• RECORDED DATA:
════════════════

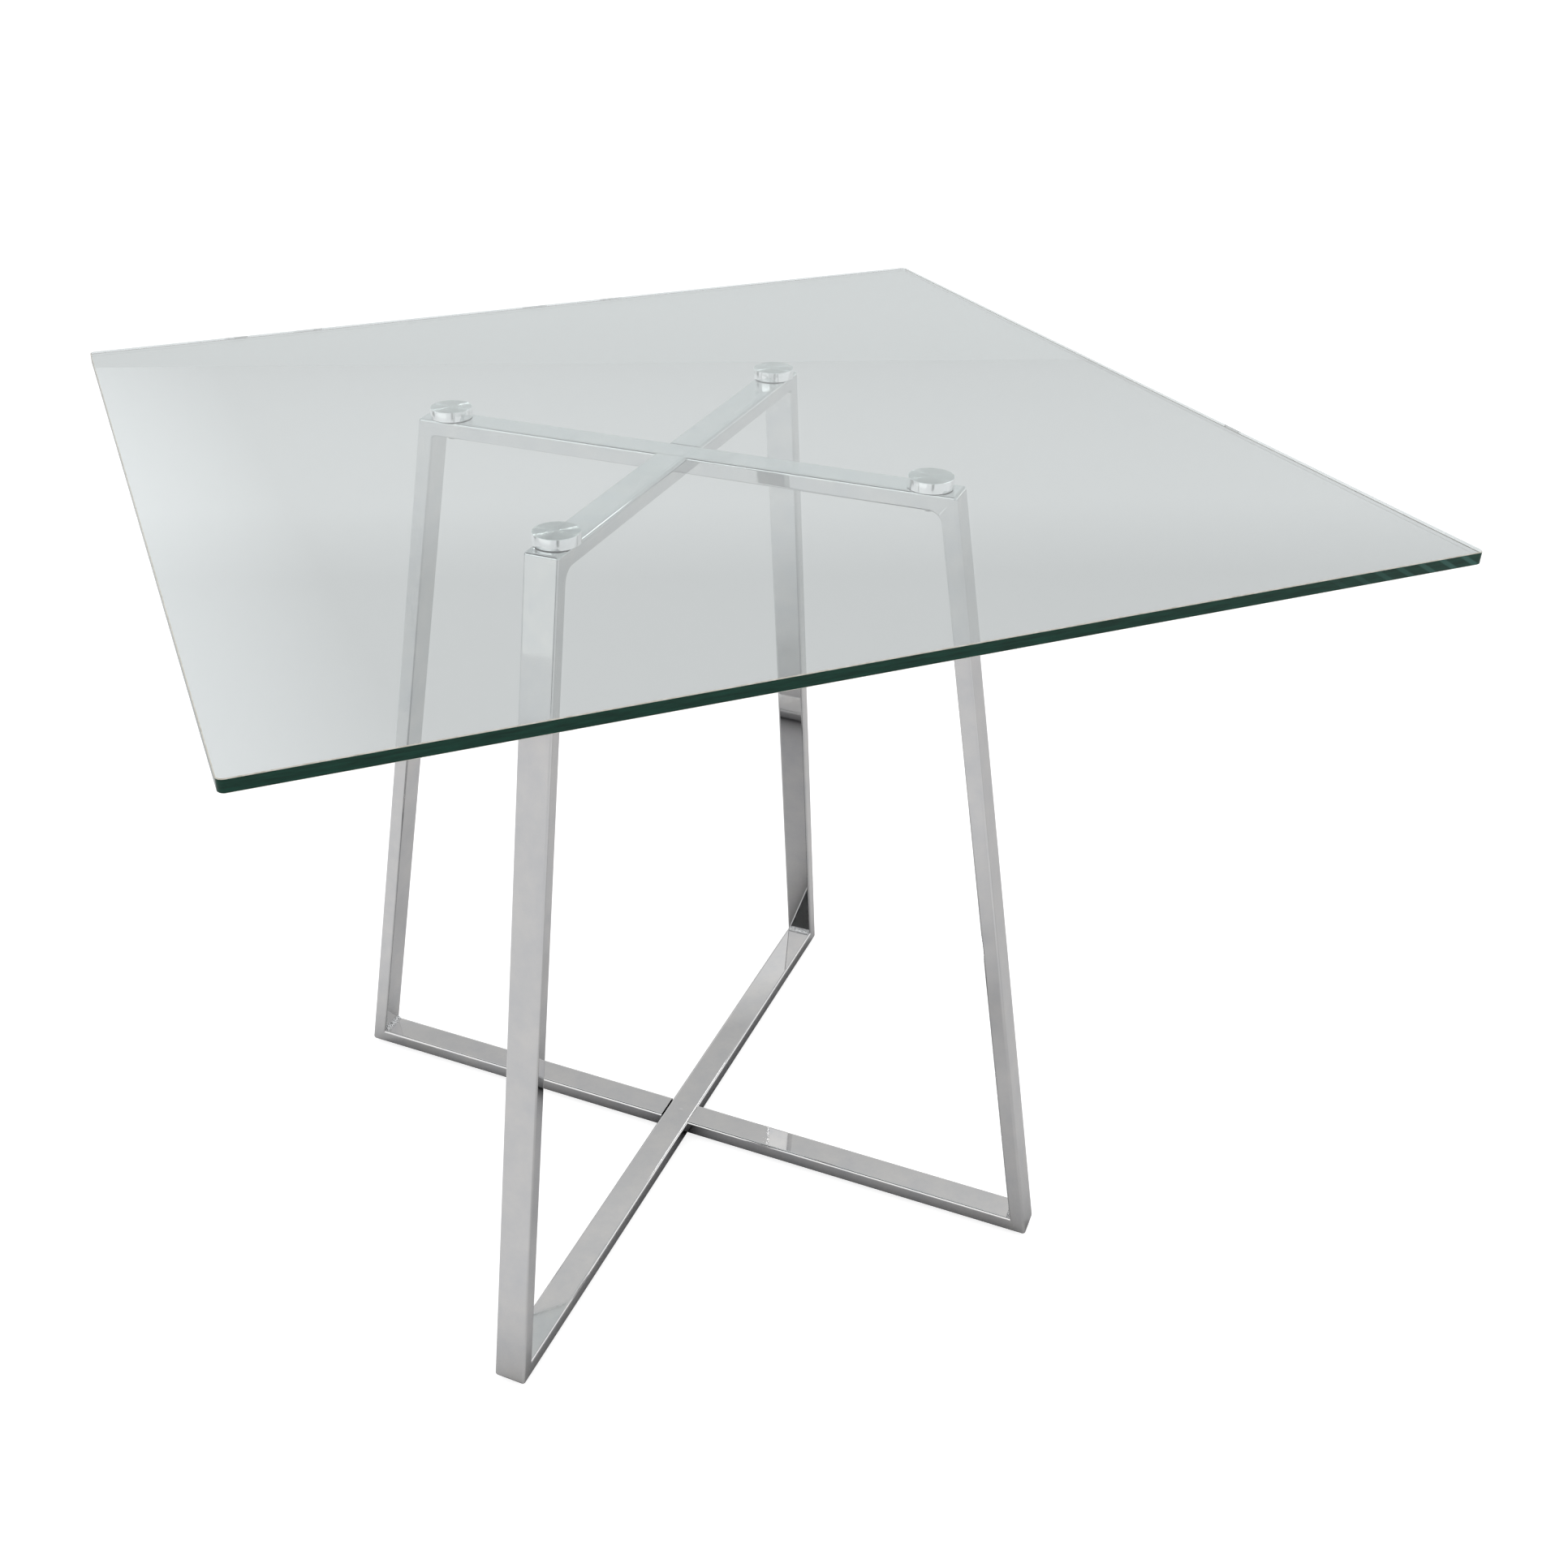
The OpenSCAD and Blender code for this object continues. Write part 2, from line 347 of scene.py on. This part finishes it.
def fill(tree, node, inputs):
    """Links patterns to a node's inputs, and sets plain values on them"""
    for key, value in inputs.items():
        if isinstance(value, bpy.types.NodeSocket):
            tree.links.new(value, node.inputs[key])
        else:
            node.inputs[key].default_value = value


def new_material(name):
    """A material with its Principled shader, and a function that adds nodes to it"""
    material = bpy.data.materials.new(name)
    material.use_nodes = True
    tree = material.node_tree

    def add(kind, inputs=None, **settings):
        node = tree.nodes.new(kind)
        for key, value in settings.items():
            setattr(node, key, value)
        fill(tree, node, inputs or {})
        return node

    return material, tree, tree.nodes["Principled BSDF"], add


def cover(tree, shader):
    """Puts a shader on the surface"""
    tree.links.new(shader, tree.nodes["Material Output"].inputs["Surface"])


def object_coordinates(add):
    return add("ShaderNodeTexCoord").outputs["Object"]


def stretched(add, scale):
    """Object coordinates stretched along an axis"""
    mapping = {"Vector": object_coordinates(add), "Scale": scale}
    return add("ShaderNodeMapping", mapping).outputs["Vector"]


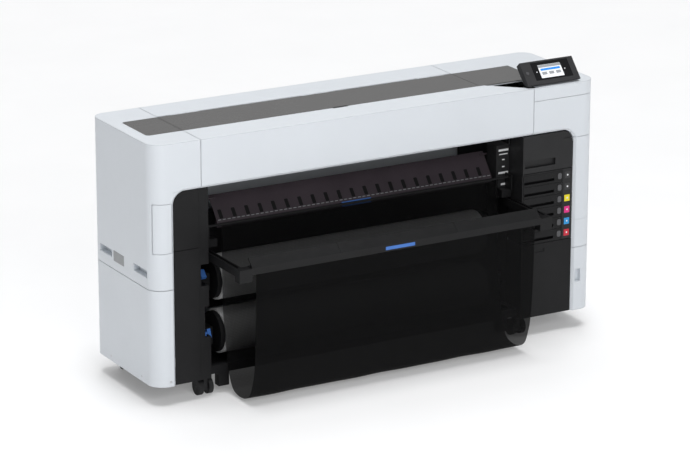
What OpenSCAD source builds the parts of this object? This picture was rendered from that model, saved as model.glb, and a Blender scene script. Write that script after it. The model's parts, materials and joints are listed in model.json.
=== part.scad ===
// Large format plotter: a wide roll-fed printer with two paper rolls, six ink trays,
// a tilting control panel and a cloth basket that slides out in front.
// X runs to the operator's right, Y runs from front to back, Z is up, and the floor is Z = 0.

/* [Body] */
// Overall width of the casing
body_w = 1909; // [1880:1:1940]
// Depth of the casing from front face to rear face
body_d = 501; // [495:1:520]
// Height of the casing's lower edge above the floor
body_z0 = 75; // [73:0.5:78]
// Height of the flat top above the floor
top_z = 995; // [992:0.5:1000]
// Radius of the casing's front corners, seen from above
front_r = 60; // [50:1:65]
// Radius of the casing's rear corners, seen from above
rear_r = 50; // [40:1:55]
// Wall thickness of the moulded covers
wall = 4; // [3:0.5:5]
// Width of the bevelled lip round the front opening
lip = 9; // [7:0.5:9.5]

/* [Front opening] */
// Left edge of the front opening
open_l = -868; // [-870:1:-866]
// Right edge of the front opening
open_r = 857; // [855:1:859]
// Top edge of the front opening
open_z = 812; // [810:1:813]
// Radius of the opening's top corners
open_corner = 50; // [40:1:55]

/* [Paper path] */
// X of the middle of the paper path
mid_x = -44; // [-45:1:-43]
// Width of the paper on a roll
paper_w = 1118; // [1100:1:1118]
// Outer radius of a full paper roll
roll_r = 85; // [60:1:85]
// Radius of the roll end flanges
flange_r = 77; // [70:1:80]
// Depth behind the front face of the upper roll's axis
roll1_d = 165; // [164:1:167]
// Height of the upper roll's axis
roll1_z = 408; // [405:1:410]
// Depth behind the front face of the lower roll's axis
roll2_d = 144; // [143:1:146]
// Height of the lower roll's axis
roll2_z = 205; // [203:1:207]

/* [Basket] */
// How far the basket's crossbar stands in front of the casing
basket_reach = 206; // [200:1:210]
// Height of the underside of the basket arms
arm_z = 520; // [515:1:522]
// Width of the basket cloth
cloth_w = 1194; // [1180:1:1196]
// Thickness of the basket cloth's solid
cloth_t = 2.5; // [2:0.5:3]

/* [Ink bay] */
// Left face of the ink tower
ink_l = 627; // [627:1:628]
// Height of the top tray's middle
tray_top_z = 629.7; // [628:0.1:631]
// Distance from one tray to the next
tray_pitch = 46.4; // [46:0.1:46.5]
// Depth of an ink tray behind its front
tray_len = 330; // [280:1:340]

/* [Control panel] */
// Left end of the control panel
panel_x = 650; // [645:1:655]
// Width of the control panel
panel_w = 237; // [230:1:240]
// Tilt of the control panel's face
panel_tilt = 48; // [47:1:49]

/* [Casters] */
// Radius of a caster wheel
wheel_r = 32; // [32:0.5:33]
// Width of one wheel of a twin pair
wheel_w = 18; // [15:1:18]

/* [Hidden] */
$fn = 64;
SHELLS = ["left_upper_cover", "left_lower_cover", "right_top_cover", "right_upper_cover",
    "right_middle_cover", "right_lower_cover", "rear_cover", "rear_top_cover", "top_glass_ends"];
FRONTS = ["left_front_panels", "left_bay_panel", "ink_bay_frame", "label_panel",
    "right_lower_panel"];
INSIDE = ["chassis_frame", "basket_rear_bar", "platen", "carriage_rail", "timing_belt",
    "control_board", "power_inlet", "roll_holders", "screws", "cloth_rear"];
MOVING = ["front_cover_shell", "front_cover_glass", "panel_housing", "panel_screen",
    "power_button", "left_door", "maintenance_door", "output_guide", "guide_handle",
    "print_carriage", "drive_pulley", "feed_roller"];
ROLLS = ["paper_roll_1", "paper_roll_2", "roll_1_flanges", "roll_2_flanges",
    "lock_lever_1", "lock_lever_2", "lock_lever_3"];
BASKET = ["basket_arms", "basket_crossbar", "cloth_front"];
TRAYS = ["ink_tray_1", "ink_tray_2", "ink_tray_3", "ink_tray_4", "ink_tray_5", "ink_tray_6"];
CASTERS = ["caster_1_fork", "caster_1_wheels", "caster_2_fork", "caster_2_wheels",
    "caster_3_fork", "caster_3_wheels", "caster_4_fork", "caster_4_wheels"];

half_w = body_w / 2;
front_y = basket_reach - (body_d + basket_reach) / 2;
roof = 8;             // thickness of the top deck
gap = 1.8;            // seam between neighbouring covers
seam_low = 445;       // height of the seam round both towers
seam_x = -755.5;      // seam between the left tower and the front cover
cover_r = 668;        // right end of the front cover
glass_seam = 510.5;   // right end of the cover's glass
glass_d0 = 139;       // front edge of the glass strip
glass_d1 = 348;       // rear edge of the glass strip
hinge_d = 351.6;      // depth of the front cover's hinge rod
hinge_z = top_z - 3.5;
strip_d = 355.4;      // front edge of the rear top cover
rod_r = 1.5;
run = 0.06;           // running clearance of a shaft in its bore
bay_l = -715;         // inner face of the left side plate
bay_r = 2 * mid_x - bay_l;
paper_l = mid_x - paper_w / 2;
paper_r = mid_x + paper_w / 2;
arm_w = 24;
arm_h = 30;
arm_l = -712;
arm_r = 2 * mid_x - arm_l;
arm_back = 100;
crossbar_back = 169;
tray_r = 812;
tray_h = 43.6;
column_x = 814;
shaft_d = 265;        // depth of the carriage's guide shaft
shaft_z = 850;
belt_d = 345;
belt_z = 905;
pulley_r = 15;
pulley_x = 838;
idler_x = -735;
feed_d = 300;
feed_z = 755;
stub_r = 8;
trail = 10;           // how far a caster's wheels run behind its swivel
CASTER_X = [-728, 640, -842, 842];
CASTER_D = [62, 62, 452, 452];

white = [0.9, 0.92, 0.94];
black = [0.14, 0.14, 0.15];
steel = [0.7, 0.71, 0.73];
blue = [0.25, 0.47, 0.82];
taupe = [0.42, 0.4, 0.38];

// Y of a point that lies a given depth behind the front face
function fy(d) = front_y + d;

module box(x0, x1, d0, d1, z0, z1) {
    translate([x0, fy(d0), z0]) cube([x1 - x0, d1 - d0, z1 - z0]);
}

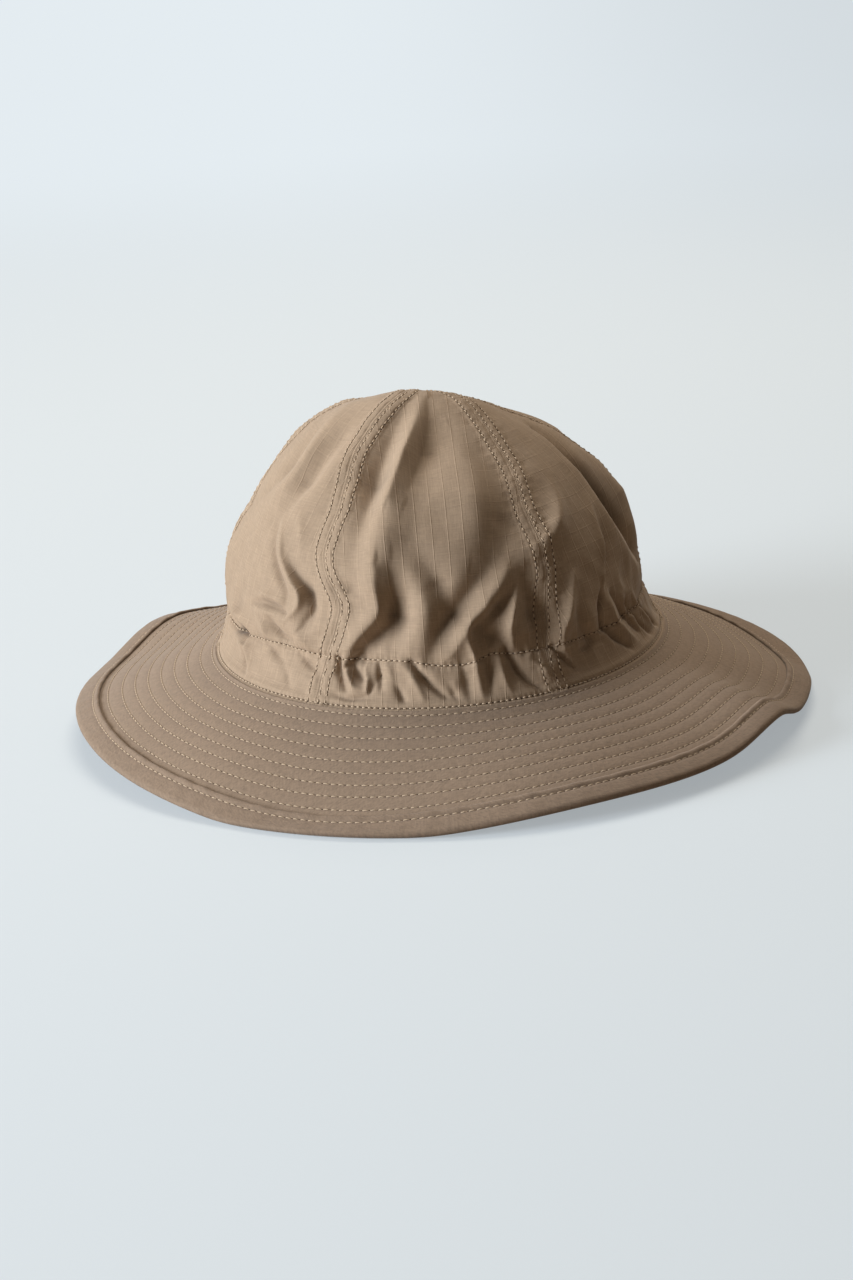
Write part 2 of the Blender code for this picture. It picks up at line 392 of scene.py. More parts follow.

════════════════

Reproduce the whole listing above word for word, but not its pictures.

• TASK OUTPUT:
The OpenSCAD and Blender code for this object continues. Write part 2, from line 347 of scene.py on. This part finishes it.
def fill(tree, node, inputs):
    """Links patterns to a node's inputs, and sets plain values on them"""
    for key, value in inputs.items():
        if isinstance(value, bpy.types.NodeSocket):
            tree.links.new(value, node.inputs[key])
        else:
            node.inputs[key].default_value = value


def new_material(name):
    """A material with its Principled shader, and a function that adds nodes to it"""
    material = bpy.data.materials.new(name)
    material.use_nodes = True
    tree = material.node_tree

    def add(kind, inputs=None, **settings):
        node = tree.nodes.new(kind)
        for key, value in settings.items():
            setattr(node, key, value)
        fill(tree, node, inputs or {})
        return node

    return material, tree, tree.nodes["Principled BSDF"], add


def cover(tree, shader):
    """Puts a shader on the surface"""
    tree.links.new(shader, tree.nodes["Material Output"].inputs["Surface"])


def object_coordinates(add):
    return add("ShaderNodeTexCoord").outputs["Object"]


def stretched(add, scale):
    """Object coordinates stretched along an axis"""
    mapping = {"Vector": object_coordinates(add), "Scale": scale}
    return add("ShaderNodeMapping", mapping).outputs["Vector"]


What OpenSCAD source builds the parts of this object? This picture was rendered from that model, saved as model.glb, and a Blender scene script. Write that script after it. The model's parts, materials and joints are listed in model.json.
=== part.scad ===
// Large format plotter: a wide roll-fed printer with two paper rolls, six ink trays,
// a tilting control panel and a cloth basket that slides out in front.
// X runs to the operator's right, Y runs from front to back, Z is up, and the floor is Z = 0.

/* [Body] */
// Overall width of the casing
body_w = 1909; // [1880:1:1940]
// Depth of the casing from front face to rear face
body_d = 501; // [495:1:520]
// Height of the casing's lower edge above the floor
body_z0 = 75; // [73:0.5:78]
// Height of the flat top above the floor
top_z = 995; // [992:0.5:1000]
// Radius of the casing's front corners, seen from above
front_r = 60; // [50:1:65]
// Radius of the casing's rear corners, seen from above
rear_r = 50; // [40:1:55]
// Wall thickness of the moulded covers
wall = 4; // [3:0.5:5]
// Width of the bevelled lip round the front opening
lip = 9; // [7:0.5:9.5]

/* [Front opening] */
// Left edge of the front opening
open_l = -868; // [-870:1:-866]
// Right edge of the front opening
open_r = 857; // [855:1:859]
// Top edge of the front opening
open_z = 812; // [810:1:813]
// Radius of the opening's top corners
open_corner = 50; // [40:1:55]

/* [Paper path] */
// X of the middle of the paper path
mid_x = -44; // [-45:1:-43]
// Width of the paper on a roll
paper_w = 1118; // [1100:1:1118]
// Outer radius of a full paper roll
roll_r = 85; // [60:1:85]
// Radius of the roll end flanges
flange_r = 77; // [70:1:80]
// Depth behind the front face of the upper roll's axis
roll1_d = 165; // [164:1:167]
// Height of the upper roll's axis
roll1_z = 408; // [405:1:410]
// Depth behind the front face of the lower roll's axis
roll2_d = 144; // [143:1:146]
// Height of the lower roll's axis
roll2_z = 205; // [203:1:207]

/* [Basket] */
// How far the basket's crossbar stands in front of the casing
basket_reach = 206; // [200:1:210]
// Height of the underside of the basket arms
arm_z = 520; // [515:1:522]
// Width of the basket cloth
cloth_w = 1194; // [1180:1:1196]
// Thickness of the basket cloth's solid
cloth_t = 2.5; // [2:0.5:3]

/* [Ink bay] */
// Left face of the ink tower
ink_l = 627; // [627:1:628]
// Height of the top tray's middle
tray_top_z = 629.7; // [628:0.1:631]
// Distance from one tray to the next
tray_pitch = 46.4; // [46:0.1:46.5]
// Depth of an ink tray behind its front
tray_len = 330; // [280:1:340]

/* [Control panel] */
// Left end of the control panel
panel_x = 650; // [645:1:655]
// Width of the control panel
panel_w = 237; // [230:1:240]
// Tilt of the control panel's face
panel_tilt = 48; // [47:1:49]

/* [Casters] */
// Radius of a caster wheel
wheel_r = 32; // [32:0.5:33]
// Width of one wheel of a twin pair
wheel_w = 18; // [15:1:18]

/* [Hidden] */
$fn = 64;
SHELLS = ["left_upper_cover", "left_lower_cover", "right_top_cover", "right_upper_cover",
    "right_middle_cover", "right_lower_cover", "rear_cover", "rear_top_cover", "top_glass_ends"];
FRONTS = ["left_front_panels", "left_bay_panel", "ink_bay_frame", "label_panel",
    "right_lower_panel"];
INSIDE = ["chassis_frame", "basket_rear_bar", "platen", "carriage_rail", "timing_belt",
    "control_board", "power_inlet", "roll_holders", "screws", "cloth_rear"];
MOVING = ["front_cover_shell", "front_cover_glass", "panel_housing", "panel_screen",
    "power_button", "left_door", "maintenance_door", "output_guide", "guide_handle",
    "print_carriage", "drive_pulley", "feed_roller"];
ROLLS = ["paper_roll_1", "paper_roll_2", "roll_1_flanges", "roll_2_flanges",
    "lock_lever_1", "lock_lever_2", "lock_lever_3"];
BASKET = ["basket_arms", "basket_crossbar", "cloth_front"];
TRAYS = ["ink_tray_1", "ink_tray_2", "ink_tray_3", "ink_tray_4", "ink_tray_5", "ink_tray_6"];
CASTERS = ["caster_1_fork", "caster_1_wheels", "caster_2_fork", "caster_2_wheels",
    "caster_3_fork", "caster_3_wheels", "caster_4_fork", "caster_4_wheels"];

half_w = body_w / 2;
front_y = basket_reach - (body_d + basket_reach) / 2;
roof = 8;             // thickness of the top deck
gap = 1.8;            // seam between neighbouring covers
seam_low = 445;       // height of the seam round both towers
seam_x = -755.5;      // seam between the left tower and the front cover
cover_r = 668;        // right end of the front cover
glass_seam = 510.5;   // right end of the cover's glass
glass_d0 = 139;       // front edge of the glass strip
glass_d1 = 348;       // rear edge of the glass strip
hinge_d = 351.6;      // depth of the front cover's hinge rod
hinge_z = top_z - 3.5;
strip_d = 355.4;      // front edge of the rear top cover
rod_r = 1.5;
run = 0.06;           // running clearance of a shaft in its bore
bay_l = -715;         // inner face of the left side plate
bay_r = 2 * mid_x - bay_l;
paper_l = mid_x - paper_w / 2;
paper_r = mid_x + paper_w / 2;
arm_w = 24;
arm_h = 30;
arm_l = -712;
arm_r = 2 * mid_x - arm_l;
arm_back = 100;
crossbar_back = 169;
tray_r = 812;
tray_h = 43.6;
column_x = 814;
shaft_d = 265;        // depth of the carriage's guide shaft
shaft_z = 850;
belt_d = 345;
belt_z = 905;
pulley_r = 15;
pulley_x = 838;
idler_x = -735;
feed_d = 300;
feed_z = 755;
stub_r = 8;
trail = 10;           // how far a caster's wheels run behind its swivel
CASTER_X = [-728, 640, -842, 842];
CASTER_D = [62, 62, 452, 452];

white = [0.9, 0.92, 0.94];
black = [0.14, 0.14, 0.15];
steel = [0.7, 0.71, 0.73];
blue = [0.25, 0.47, 0.82];
taupe = [0.42, 0.4, 0.38];

// Y of a point that lies a given depth behind the front face
function fy(d) = front_y + d;

module box(x0, x1, d0, d1, z0, z1) {
    translate([x0, fy(d0), z0]) cube([x1 - x0, d1 - d0, z1 - z0]);
}

Write part 2 of the Blender code for this picture. It picks up at line 392 of scene.py. More parts follow.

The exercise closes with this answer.